Audit blames AIDS Project Florida embezzlement on fiscal policies

An independent audit of the Broward County, Fla.-based AIDS Project Florida says loosened fiscal policies enacted at the agency in early 2003 contributed to a recent embezzlement scandal, the Fort Lauderdale Sun-Sentinel reports. Former agency chief financial officer William Diamond, who resigned in March, has admitted to embezzling money from the organization. An earlier internal audit shows that he may have embezzled up to $59,000 by writing checks to himself. He frequently recorded the checks in company records as vendor payments, according to the independent audit.

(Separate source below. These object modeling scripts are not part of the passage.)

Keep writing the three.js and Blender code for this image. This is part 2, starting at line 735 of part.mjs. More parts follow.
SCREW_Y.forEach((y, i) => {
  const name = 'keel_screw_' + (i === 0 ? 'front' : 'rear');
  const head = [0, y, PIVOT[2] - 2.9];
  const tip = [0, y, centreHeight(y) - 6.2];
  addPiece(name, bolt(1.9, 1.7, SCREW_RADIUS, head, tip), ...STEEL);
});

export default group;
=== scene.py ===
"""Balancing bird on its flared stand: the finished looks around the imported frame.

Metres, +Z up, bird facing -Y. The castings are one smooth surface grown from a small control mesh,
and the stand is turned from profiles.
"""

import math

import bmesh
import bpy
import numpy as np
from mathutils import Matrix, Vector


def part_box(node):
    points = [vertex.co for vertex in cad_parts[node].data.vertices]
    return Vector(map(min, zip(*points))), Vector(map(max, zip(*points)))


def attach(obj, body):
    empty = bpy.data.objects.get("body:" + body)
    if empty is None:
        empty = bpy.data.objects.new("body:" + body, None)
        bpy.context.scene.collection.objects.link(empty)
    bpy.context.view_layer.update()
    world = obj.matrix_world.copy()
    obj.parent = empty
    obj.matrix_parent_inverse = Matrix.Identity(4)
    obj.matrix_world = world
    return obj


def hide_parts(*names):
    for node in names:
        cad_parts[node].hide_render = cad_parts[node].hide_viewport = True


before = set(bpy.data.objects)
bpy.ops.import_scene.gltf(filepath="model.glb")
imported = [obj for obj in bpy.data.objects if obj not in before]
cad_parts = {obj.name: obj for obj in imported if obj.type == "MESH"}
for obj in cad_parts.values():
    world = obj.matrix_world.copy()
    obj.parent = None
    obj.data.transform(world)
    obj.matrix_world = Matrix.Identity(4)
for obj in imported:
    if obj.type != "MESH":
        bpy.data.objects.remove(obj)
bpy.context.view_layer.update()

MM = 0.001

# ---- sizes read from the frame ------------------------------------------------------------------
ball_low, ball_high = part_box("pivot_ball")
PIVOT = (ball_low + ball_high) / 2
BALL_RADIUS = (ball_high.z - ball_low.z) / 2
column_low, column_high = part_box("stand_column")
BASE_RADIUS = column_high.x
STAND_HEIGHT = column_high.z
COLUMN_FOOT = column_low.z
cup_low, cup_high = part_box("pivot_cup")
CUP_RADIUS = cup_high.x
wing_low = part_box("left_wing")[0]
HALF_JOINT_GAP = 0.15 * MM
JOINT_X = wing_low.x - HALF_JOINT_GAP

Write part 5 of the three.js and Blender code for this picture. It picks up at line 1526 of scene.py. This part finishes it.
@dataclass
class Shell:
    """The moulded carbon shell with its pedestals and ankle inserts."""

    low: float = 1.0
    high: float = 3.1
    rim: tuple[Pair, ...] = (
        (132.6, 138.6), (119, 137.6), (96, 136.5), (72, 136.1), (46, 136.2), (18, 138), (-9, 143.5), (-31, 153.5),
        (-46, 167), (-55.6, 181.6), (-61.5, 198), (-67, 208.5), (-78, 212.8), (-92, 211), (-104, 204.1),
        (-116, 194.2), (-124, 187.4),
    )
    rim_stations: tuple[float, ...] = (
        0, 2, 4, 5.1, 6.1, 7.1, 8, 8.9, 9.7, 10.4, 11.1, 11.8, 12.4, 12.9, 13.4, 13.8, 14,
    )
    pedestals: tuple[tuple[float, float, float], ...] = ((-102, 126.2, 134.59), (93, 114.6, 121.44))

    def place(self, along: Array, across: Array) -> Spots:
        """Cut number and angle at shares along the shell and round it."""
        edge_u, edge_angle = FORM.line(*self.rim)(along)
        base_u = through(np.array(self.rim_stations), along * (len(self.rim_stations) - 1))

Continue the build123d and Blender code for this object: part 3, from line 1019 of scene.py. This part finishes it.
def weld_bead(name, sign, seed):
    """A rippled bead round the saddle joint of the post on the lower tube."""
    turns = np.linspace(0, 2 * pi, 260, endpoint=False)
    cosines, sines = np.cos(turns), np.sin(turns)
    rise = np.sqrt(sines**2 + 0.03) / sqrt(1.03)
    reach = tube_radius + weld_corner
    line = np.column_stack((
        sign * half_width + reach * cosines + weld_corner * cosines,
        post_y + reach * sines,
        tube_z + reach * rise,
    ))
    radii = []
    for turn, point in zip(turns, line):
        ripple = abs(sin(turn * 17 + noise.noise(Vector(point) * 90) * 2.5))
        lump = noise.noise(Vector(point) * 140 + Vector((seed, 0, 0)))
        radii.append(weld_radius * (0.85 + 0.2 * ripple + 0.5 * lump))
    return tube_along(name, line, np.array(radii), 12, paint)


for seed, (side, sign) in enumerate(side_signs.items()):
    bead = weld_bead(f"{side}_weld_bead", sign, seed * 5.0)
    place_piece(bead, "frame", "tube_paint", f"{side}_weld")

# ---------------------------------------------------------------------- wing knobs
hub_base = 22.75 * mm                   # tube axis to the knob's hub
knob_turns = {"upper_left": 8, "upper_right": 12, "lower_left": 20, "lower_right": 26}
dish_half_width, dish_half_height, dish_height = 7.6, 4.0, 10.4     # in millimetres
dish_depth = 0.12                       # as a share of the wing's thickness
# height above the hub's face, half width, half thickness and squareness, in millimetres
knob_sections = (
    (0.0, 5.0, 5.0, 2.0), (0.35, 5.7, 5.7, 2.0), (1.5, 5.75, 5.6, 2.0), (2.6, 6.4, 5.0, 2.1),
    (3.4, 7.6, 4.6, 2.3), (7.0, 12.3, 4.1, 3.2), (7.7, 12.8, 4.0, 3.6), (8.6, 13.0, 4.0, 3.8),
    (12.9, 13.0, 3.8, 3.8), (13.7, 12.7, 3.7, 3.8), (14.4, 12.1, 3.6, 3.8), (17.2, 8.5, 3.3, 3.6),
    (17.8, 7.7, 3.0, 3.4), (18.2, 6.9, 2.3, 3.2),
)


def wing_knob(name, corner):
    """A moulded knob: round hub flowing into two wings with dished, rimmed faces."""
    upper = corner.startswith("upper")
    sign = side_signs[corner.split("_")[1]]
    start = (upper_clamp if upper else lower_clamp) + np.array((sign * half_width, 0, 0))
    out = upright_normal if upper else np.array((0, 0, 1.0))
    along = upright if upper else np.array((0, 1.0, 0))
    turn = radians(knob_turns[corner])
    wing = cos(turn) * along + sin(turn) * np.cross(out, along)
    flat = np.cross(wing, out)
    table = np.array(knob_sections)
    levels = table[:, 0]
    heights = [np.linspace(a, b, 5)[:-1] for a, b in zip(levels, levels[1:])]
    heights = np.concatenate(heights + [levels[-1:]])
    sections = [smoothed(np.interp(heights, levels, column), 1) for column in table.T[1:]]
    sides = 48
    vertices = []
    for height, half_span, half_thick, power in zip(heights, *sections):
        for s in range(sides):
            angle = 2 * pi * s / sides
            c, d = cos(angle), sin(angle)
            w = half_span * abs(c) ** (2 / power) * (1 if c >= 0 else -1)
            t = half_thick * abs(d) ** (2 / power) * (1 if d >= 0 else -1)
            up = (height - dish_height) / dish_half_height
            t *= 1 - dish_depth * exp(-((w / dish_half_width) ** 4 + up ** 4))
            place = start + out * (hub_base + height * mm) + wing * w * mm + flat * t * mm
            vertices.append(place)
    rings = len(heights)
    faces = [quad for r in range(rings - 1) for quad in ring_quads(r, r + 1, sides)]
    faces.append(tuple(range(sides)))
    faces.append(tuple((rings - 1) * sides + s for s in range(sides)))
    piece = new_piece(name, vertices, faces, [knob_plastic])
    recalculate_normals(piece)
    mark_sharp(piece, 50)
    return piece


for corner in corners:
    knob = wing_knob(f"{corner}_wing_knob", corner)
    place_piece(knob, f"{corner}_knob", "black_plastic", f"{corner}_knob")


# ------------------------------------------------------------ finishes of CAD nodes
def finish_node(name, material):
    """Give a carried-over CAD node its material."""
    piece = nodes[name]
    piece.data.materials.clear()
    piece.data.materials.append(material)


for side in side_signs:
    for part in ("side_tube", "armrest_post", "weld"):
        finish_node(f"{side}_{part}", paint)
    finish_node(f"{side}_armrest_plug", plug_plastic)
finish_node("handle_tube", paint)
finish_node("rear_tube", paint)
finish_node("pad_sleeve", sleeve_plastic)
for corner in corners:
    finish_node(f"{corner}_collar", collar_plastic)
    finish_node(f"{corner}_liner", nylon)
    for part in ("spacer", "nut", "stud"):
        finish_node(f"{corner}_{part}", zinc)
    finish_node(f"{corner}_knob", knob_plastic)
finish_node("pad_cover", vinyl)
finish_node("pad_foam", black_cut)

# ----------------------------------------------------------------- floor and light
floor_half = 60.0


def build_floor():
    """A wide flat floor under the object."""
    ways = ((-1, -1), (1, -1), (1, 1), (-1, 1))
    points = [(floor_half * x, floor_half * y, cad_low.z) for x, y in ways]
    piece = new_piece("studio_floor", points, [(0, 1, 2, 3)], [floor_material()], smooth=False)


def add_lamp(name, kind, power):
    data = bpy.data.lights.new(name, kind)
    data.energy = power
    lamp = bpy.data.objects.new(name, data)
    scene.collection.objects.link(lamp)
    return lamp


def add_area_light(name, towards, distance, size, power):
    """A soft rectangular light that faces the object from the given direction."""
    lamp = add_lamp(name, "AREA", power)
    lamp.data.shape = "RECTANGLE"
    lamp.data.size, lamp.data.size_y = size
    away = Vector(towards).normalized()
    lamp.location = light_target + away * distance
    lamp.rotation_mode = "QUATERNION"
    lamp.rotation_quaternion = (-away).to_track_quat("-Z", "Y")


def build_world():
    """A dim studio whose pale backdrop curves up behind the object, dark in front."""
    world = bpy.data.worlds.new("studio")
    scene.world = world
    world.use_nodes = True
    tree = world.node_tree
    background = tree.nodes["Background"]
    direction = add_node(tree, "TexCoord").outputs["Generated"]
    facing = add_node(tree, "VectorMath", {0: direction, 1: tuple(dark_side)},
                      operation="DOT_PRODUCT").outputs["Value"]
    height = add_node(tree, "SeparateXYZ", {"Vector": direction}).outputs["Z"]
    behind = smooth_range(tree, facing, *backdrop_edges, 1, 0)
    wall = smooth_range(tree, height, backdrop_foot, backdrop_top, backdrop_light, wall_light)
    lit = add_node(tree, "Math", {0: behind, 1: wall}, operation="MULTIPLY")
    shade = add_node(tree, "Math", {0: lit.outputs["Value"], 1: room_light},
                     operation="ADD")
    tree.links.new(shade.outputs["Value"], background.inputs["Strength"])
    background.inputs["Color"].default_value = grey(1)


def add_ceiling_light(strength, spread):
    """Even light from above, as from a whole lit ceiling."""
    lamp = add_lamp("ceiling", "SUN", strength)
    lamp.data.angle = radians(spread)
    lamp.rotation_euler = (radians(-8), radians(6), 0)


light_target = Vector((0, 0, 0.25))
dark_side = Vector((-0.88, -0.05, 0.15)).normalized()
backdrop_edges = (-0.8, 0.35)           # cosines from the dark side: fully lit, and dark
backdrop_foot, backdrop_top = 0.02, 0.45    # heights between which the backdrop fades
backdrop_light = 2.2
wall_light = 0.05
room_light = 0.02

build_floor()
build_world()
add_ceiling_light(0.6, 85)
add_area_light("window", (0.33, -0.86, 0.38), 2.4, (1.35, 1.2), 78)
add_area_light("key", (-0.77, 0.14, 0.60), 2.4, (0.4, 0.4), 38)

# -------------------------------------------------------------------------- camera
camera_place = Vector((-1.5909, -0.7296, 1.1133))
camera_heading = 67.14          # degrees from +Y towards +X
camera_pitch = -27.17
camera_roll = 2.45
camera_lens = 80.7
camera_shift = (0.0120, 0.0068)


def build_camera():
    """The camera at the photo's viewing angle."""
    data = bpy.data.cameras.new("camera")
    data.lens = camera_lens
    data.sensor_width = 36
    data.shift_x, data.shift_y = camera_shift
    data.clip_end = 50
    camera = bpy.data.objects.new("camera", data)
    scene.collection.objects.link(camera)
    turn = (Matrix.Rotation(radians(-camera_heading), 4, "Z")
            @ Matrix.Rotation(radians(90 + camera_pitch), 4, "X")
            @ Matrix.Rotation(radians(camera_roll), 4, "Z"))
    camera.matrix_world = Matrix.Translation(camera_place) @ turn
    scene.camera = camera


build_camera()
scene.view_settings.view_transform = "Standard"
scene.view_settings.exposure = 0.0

The county health department had suspended $1.5 million in federal spending for the organization until it completes its own audit of APF. The federal funding accounts for more than 25% of APF's annual budget. An independent auditor says fiscal policies at the agency were "inadequate to protect the assets of the organization," the Sun-Sentinel reports. The "weak fiscal policies" existed under former executive director Norm Kent's tenure from January 2003 to September 2004, according to the new audit. APF board members say they had been disturbed by Diamond's job performance and had urged current executive director Will Spencer to replace him before the embezzlement scandal broke. Spencer was suspended with pay last week for mismanaging the agency's response to the embezzlement scandal.